One thing I'd never wanted to do, by the way, was highlight anyone else's review, but in the case of the Digital Spy review I have to point something out; Let Us Move On is, according to them, 'a welcome reminder that, 14 years on, Dido can be as badass as the rest.'


It's really not.

(Badass? Really?)

The rest of the album has this weird disconnect to it – truly cognitive dissonance, because within five songs you go from Sitting On the Roof of the World which is cheery as you'd like to Happy New Year which is really, really not, and neither is Loveless Hearts.

In some ways, I kind of resent my own position at this point, because – as someone who ended up being a Dido fan because, as discussed before, you can't choose what music stays with you every time – I feel pretty qualified to review this album, having listened to every previous release (although not, apparently, the unreleased tracks – tragic). This is not a plaudit I would ever have actively sought; Ex-reviewer turned Dido Expert – but, well, here we are.

It's really frustrating, too, because like every Dido album there are some songs that are genuinely deep, or interesting. There's the... I don't want to say dross, but let's say dross anyway, the radio-friendly mothers-day songs with the catchy choruses and less acidic messages, but I tend to take the container ship theory in this case; there are lots of precisely-shaped containers that fit together, and then there's the breakbulk – the stuff that doesn't fit anywhere and just causes trouble.

Day Before We Went To War is, for example, more interesting than the title perhaps suggests. It's a weird track to end an album on, in some ways, because it has a genuine message (or at least an attempt at a genuine message) that conjures up an atmosphere by interesting lyrical usage and backing instrumentation.

Contrast that against something like Blackbird and you can see why the album is oddly paced, spaced and put together.
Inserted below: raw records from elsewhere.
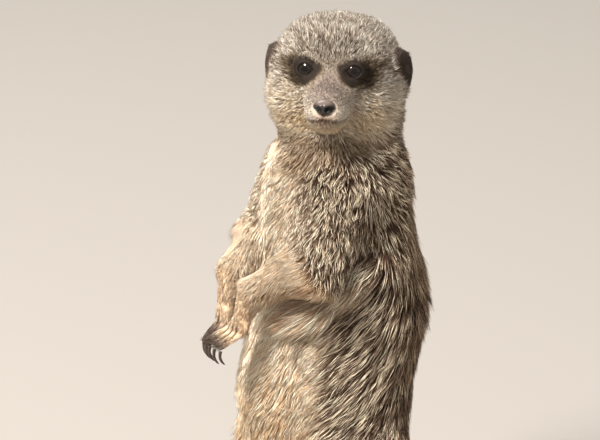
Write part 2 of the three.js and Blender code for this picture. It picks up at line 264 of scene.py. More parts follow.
# ------------------------------------------------------------------ skin
# The hide under the coat, one closed piece over head, trunk, limbs and tail. The flesh parts
# grow into each other, are wrapped as one surface, drawn in by the coat's depth and eased.
SKIN_GRAIN = 0.9 * MM
JOIN_OVER = 0.35 * MM
THIN_DIGITS = 0.45 * MM
COATS = {
    # part: coat depth, hair length, tuft width, tufts per square mm, lock spacing, easing
    "head": (3.0, 6.2, 0.34, 3.5, 1.4, 22),
    "neck": (5.5, 12.0, 0.40, 2.1, 2.2, 60),
    "trunk": (5.6, 14.0, 0.44, 1.2, 2.6, 90),
    "upper_arm": (4.6, 11.5, 0.38, 2.2, 2.3, 60),
    "forearm": (2.4, 9.0, 0.28, 3.0, 1.9, 30),
    "hand": (0.35, 4.0, 0.26, 3.6, 1.6, 5),
    "thigh": (5.2, 12.5, 0.54, 0.85, 2.8, 90),
    "shank": (2.4, 8.0, 0.46, 0.88, 2.4, 30),
    "foot": (0.5, 3.8, 0.40, 1.5, 1.5, 8),
    "tail_root": (3.2, 9.0, 0.50, 1.05, 2.4, 30),
    "tail_middle": (2.4, 7.5, 0.48, 1.2, 2.2, 30),
    "tail_tip": (1.8, 7.5, 0.46, 1.3, 2.0, 20),
    "ear": (0.35, 1.7, 0.26, 3.8, 1.0, 4),
}
KINDS = list(COATS)
flesh = [n for n in nodes if n.startswith(tuple(COATS))]
wrapped = flesh + ["eye_left", "eye_right", "nose"]
kind_of_part = np.array(
    [next((i for i, k in enumerate(KINDS) if n.startswith(k)), 0) for n in wrapped]
)

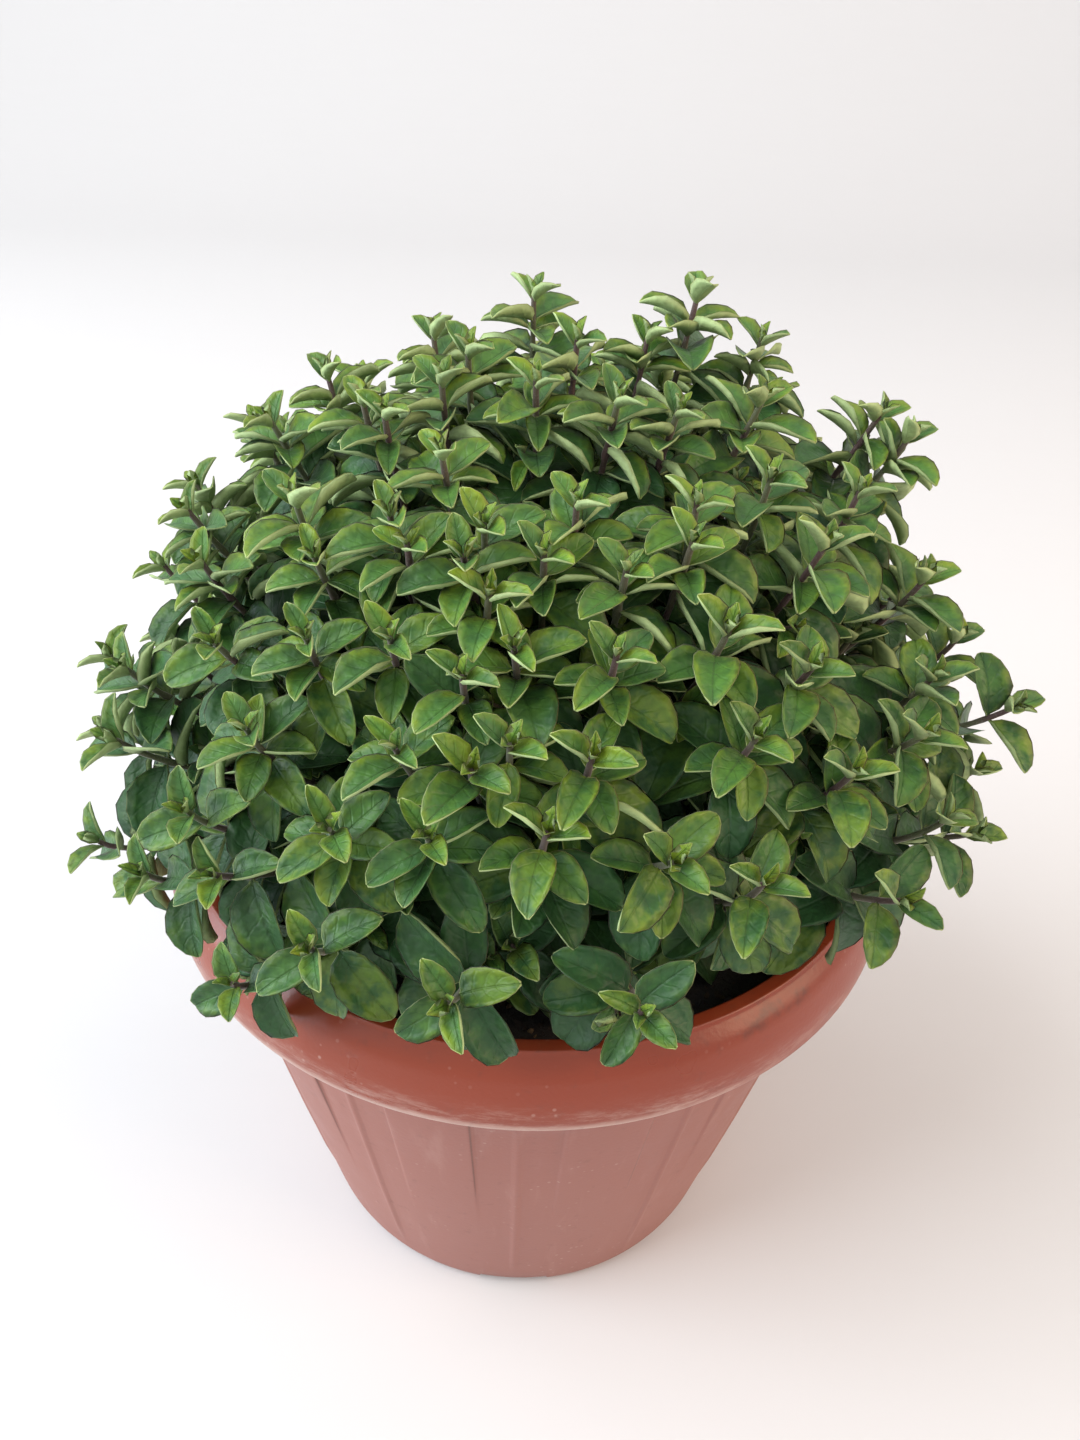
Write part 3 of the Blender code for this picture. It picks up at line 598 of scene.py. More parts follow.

The electronica-folk mix is decidedly not a bad thing – it's basically making a whole album out of Take My Hand – and, equally, experimentation is no bad thing. But it makes for patchy, disconnected albums where the brilliance is blockaded and the lyrics are brocaded by the need for the narratives of obsession to make their usual appearances.

Because of this, it's more or less impossible to do a track-by-track because the songs bear little or no relation to each other in a narrative sense – as singles, maybe, they'd be pickable a-partable, but as an album it's like being told a story about someone's ex-partner except the storyteller keeps breaking off to tell you about how they went travelling or how other partners have screwed them over and how they've just recently found the perfect person for them and then suddenly, The War.


You know what?

If you want Dido without the obsession – or, at least, without most of the obsession – you could do worse than this:

If I've got it right – and I'm kind of new to this Spotify linking thing, but hey – then you should have one or two narratives of loss, some of the bitterer, more acidic stuff and some depression-in-song-form just to round things out. Also, a single B-Side – Paris – which is, in its own way, pure sadness.

Don't say I never give you anything, mais non?